If you need something in between, you can construct it yourself. The fixed thread pool is good to put a limit on I/O or CPU context switches. The cached one avoids pool-induced deadlock. If you’re doing interesting recursive calculations, then look into ForkJoinPool.

Aside: All of these ExecutorServices will, by default, start Threads that keep your application alive until they’re done. If you don’t like that, build a ThreadFactory that sets them up as daemon threads, and pass it in when you create the ExecutorService.

Bonus material: Scala REPL code that I used to poke around in the REPL and check these out.
If you’re in Scala, a great way to create a thread pool is Akka’s ThreadPoolBuilder.

Example: The thermometer-looking drawings represent tasks either in process or queued inside the ExecutorService. Red and green represent tasks in process, and amber ones are sitting in the queue. As tasks are completed, the level drops.
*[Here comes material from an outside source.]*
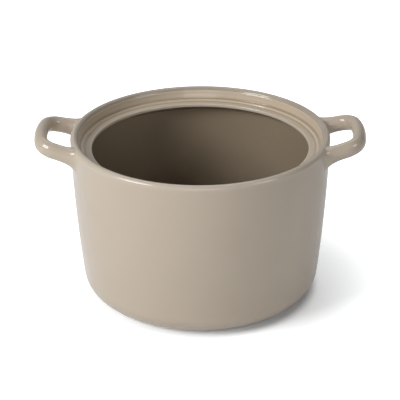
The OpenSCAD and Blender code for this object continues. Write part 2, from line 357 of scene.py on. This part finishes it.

As tasks are submitted to the ExecutorService, the level goes up.

If I set up an ExecutorService like this:

new ThreadPoolExecutor(
  5, // core pool size
  8, // max pool size, for at most (8 – 5 = 3) red threads
  10, TimeUnit.SECONDS, // idle red threads live this long
  new ArrayBlockingQueue(7)); // queue with finite maximum size

Assuming no tasks complete yet: The first 5 tasks submitted will start up threads; the next 7 tasks will queue; the next 3 tasks coming in will cause more threads to be started. (Tasks will be pulled from the front of the queue and put on the new threads, so the last tasks submitted can fit at the back of the queue.) Any more submission attempts throw RejectedExecution exception.

[1] Core threads will be closed when idle only if you set that up: threadPoolExecutor.allowCoreThreadTimeout(true)
[2] Do this by supplying a different RejectedExecutionHandler in the constructor.